A estratégia da esquerda parece ser, assim, a de atirar para o lado o Programa de Estabilidade, insistindo que não se deixarão condicionar pelas metas desenhadas no documento e que continuarão a fazer as propostas que considerarem essenciais, incluindo, e sobretudo, no que toca ao próximo Orçamento do Estado. “O PCP continuará a apresentar propostas concretas para a resolução dos problemas nacionais”, garante o comunista.
Há muito que os dois partidos – Bloco e PCP – têm avisado que preferem libertar dinheiro para investimento do que sujeitarem-se à pressão europeia para cumprimento do défice.
Ao PÚBLICO, Paulo Sá reiterou que “a simples apresentação deste programa de Estabilidade” é “já uma sujeição do Governo às imposições da União Europeia”. E, por isso, os comunistas distanciam-se daquelas contas: “É um documento do Governo, da responsabilidade do Governo, sobre aquilo que são as opções e política orçamental.”

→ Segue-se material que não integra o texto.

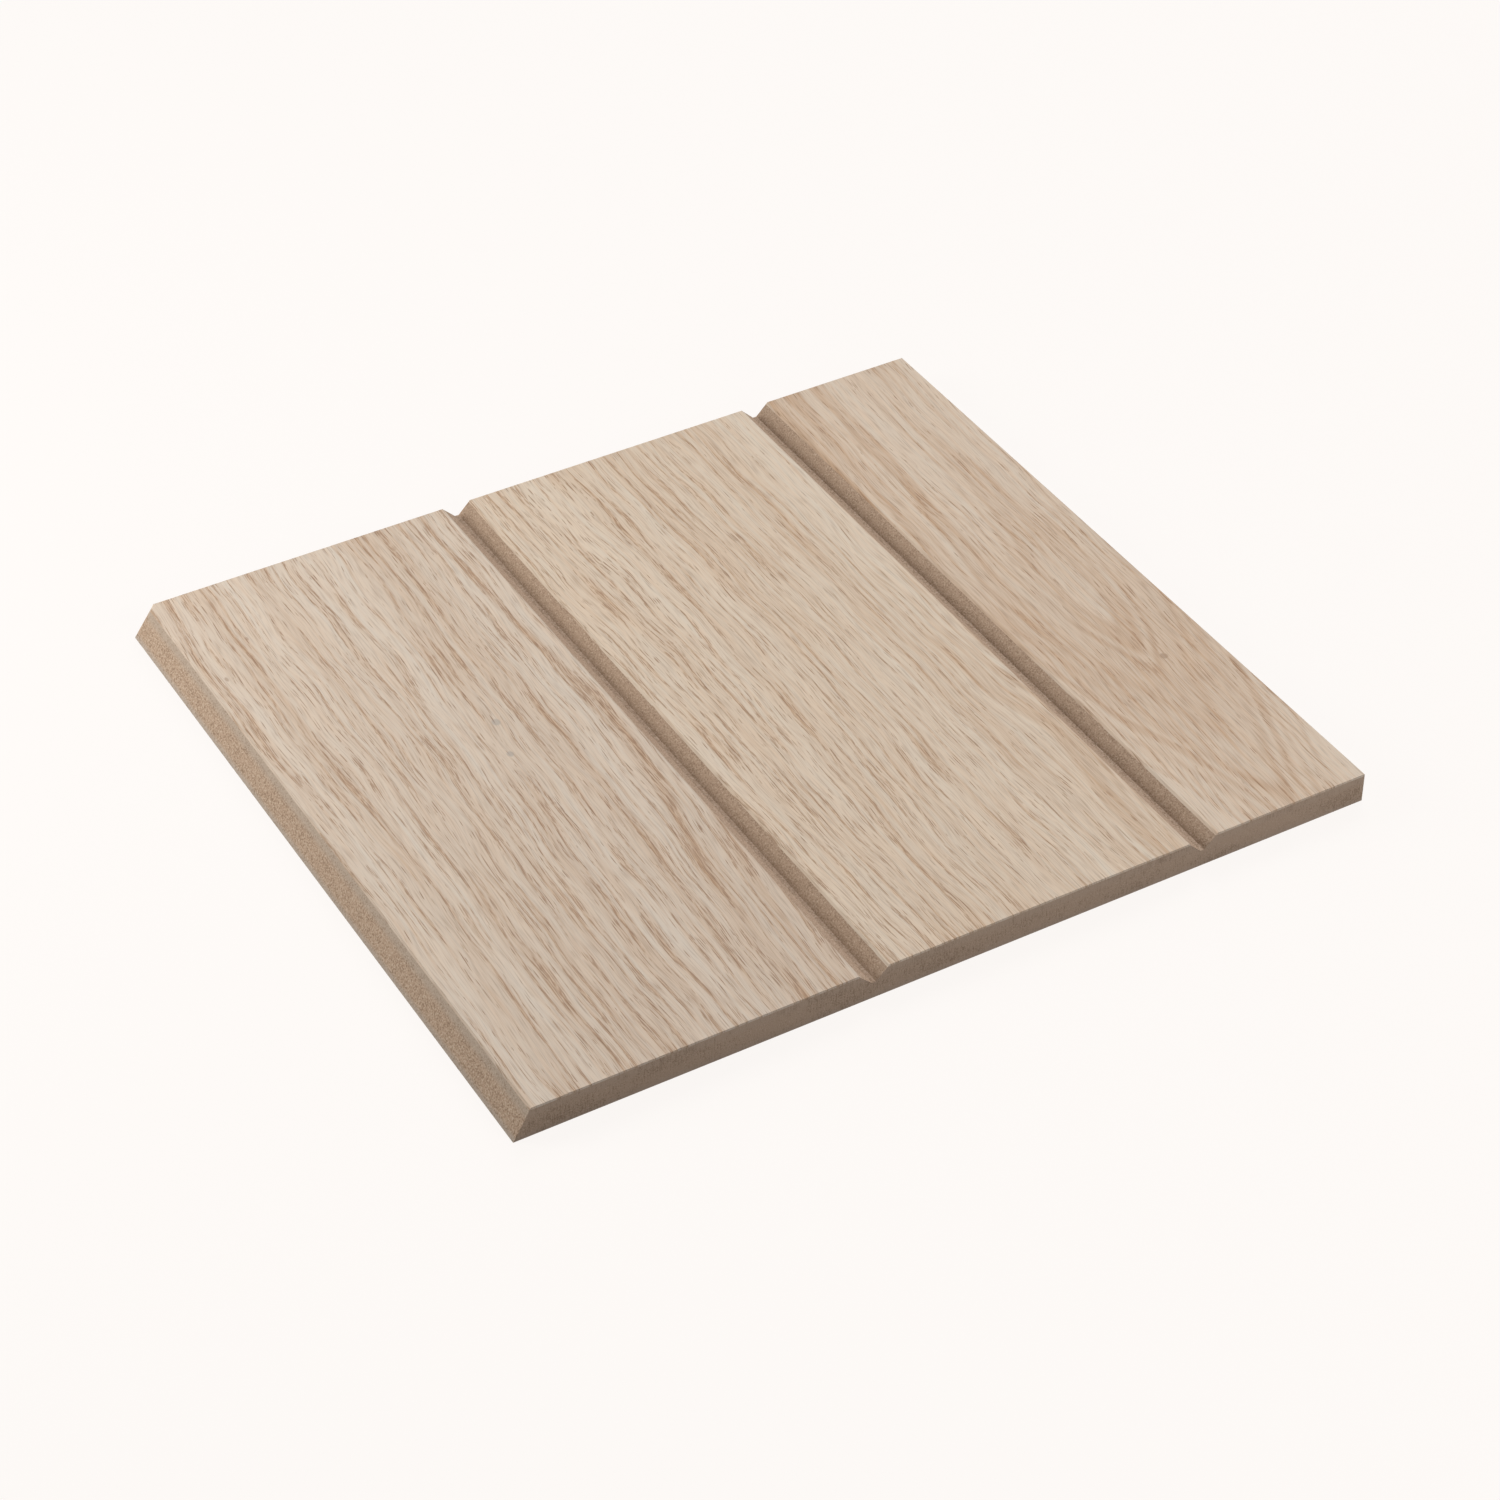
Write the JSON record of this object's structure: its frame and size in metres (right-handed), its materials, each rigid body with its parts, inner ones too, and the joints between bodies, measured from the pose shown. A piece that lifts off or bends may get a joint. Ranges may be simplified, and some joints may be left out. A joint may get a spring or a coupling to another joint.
{
  "type": "v-groove wall panel",
  "caption": "Flat wall panel of fibreboard faced with oak veneer, cut by v-grooves along its length and with one bevelled long edge.",
  "frame": {"origin": "middle of the panel's back face", "axes": "+X from the bevelled edge to the square edge, +Y along the grooves, +Z out of the oak face"},
  "size_m": [0.2536, 0.232, 0.009],
  "materials": {
    "fibreboard": "raw cut fibreboard, matt",
    "oak_veneer": "sanded pale oak, matt, unvarnished"
  },
  "bodies": {
    "root": {"fibreboard_core": "fibreboard", "face_veneer_1": "oak_veneer", "face_veneer_2": "oak_veneer", "face_veneer_3": "oak_veneer"}
  },
  "joints": []
}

Para Paulo Sá, os montantes previstos, por exemplo, para questões como o IRS ou o descongelamento da progressão das carreiras são “insuficientes”. Os comunistas preocupam-se, que, de acordo com o Programa de Estabilidade, “a reversão do saque fiscal” fique a meio, e também se preocupam com o facto de o Governo resistir a renegociar a dívida pública.
Esquerda quer mais
“A opção do Governo tem sido dar prioridade à consolidação das contas públicas e à redução do défice. Esta é a opção do Governo: reduzir o défice a um ritmo imposto pela União Europeia, o que limita a capacidade de dar resposta aos problemas do país e, para nós, essa devia ser a prioridade. Perante as opções do Governo em reduzir o défice desta forma, como é que se consegue continuar e aprofundar a política de reposição de rendimentos?”, questiona Paulo Sá, para quem o país tem ainda um caminho a fazer na reposição de rendimentos. Um argumento também usado pela coordenadora do Bloco, Catarina Martins.
“Essas medidas que foram conseguidas [pela maioria parlamentar de esquerda] são limitadas, é preciso continuar e aprofundar”, diz o deputado do PCP.
Com uma linha discursiva próxima, a voz do Bloco só tem sido menos dura porque, apesar de não se reverem no documento, os bloquistas consideram que, em linhas gerais, não fere o acordo à esquerda. Ainda assim, espera-se que nesta segunda-feira o Bloco faça uma análise mais detalhada do documento.
Na semana passada, a coordenadora disse num jantar na Lousã: “Tanto quanto percebemos até agora, [o Programa de Estabilidade] não ataca as linhas gerais das posições conjuntas assinadas, mas é preciso ter essa coragem de dar o passo determinante para sair da crise em Portugal, para que não fique ninguém para trás, para que não falhemos a quem trabalha e trabalhou e quer trabalhar no nosso país.”
Foi nesse jantar que Catarina Martins insistiu na palavra coragem: “O que vemos hoje é que, quando houve a força, a coragem, a determinação para acabar com os cortes nos salários, nas pensões, para aumentar o salário mínimo nacional, (…) quando houve a coragem para recuperar rendimentos e direitos de quem vive do trabalho neste país, a economia ficou melhor.” E frisou que “Portugal ganha quando não é submisso”.
O CDS e o PSD também deverão voltar ao tema, entre esta segunda-feira e quarta, no Parlamento. Ainda assim, fonte da direcção da bancada parlamentar do PSD afirmou, sobre o documento: “As metas são pouco ambiciosas para o que o país precisa e para poder dar sustentabilidade às contas públicas, porque, na verdade, o país está a crescer muito menos do que estaria se as políticas fossem as correctas e se houvesse uma verdadeira agenda reformista por parte do Governo.” Os sociais-democratas acrescentam ainda o seguinte: “Neste cenário de pouco crescimento económico, o Governo tem vindo a recorrer a medidas extraordinárias e irrepetíveis que não tornam a redução do défice sustentável, pela razão de que esta diminuição não é feita por força de um crescimento económico robusto como havia todas as condições de prosseguir após 2015.”
Apesar deste cartão vermelho, os sociais-democratas insistem que têm todas as hipóteses em cima da mesa: votar ou não favoravelmente a iniciativa do CDS e apresentar ou não uma iniciativa própria.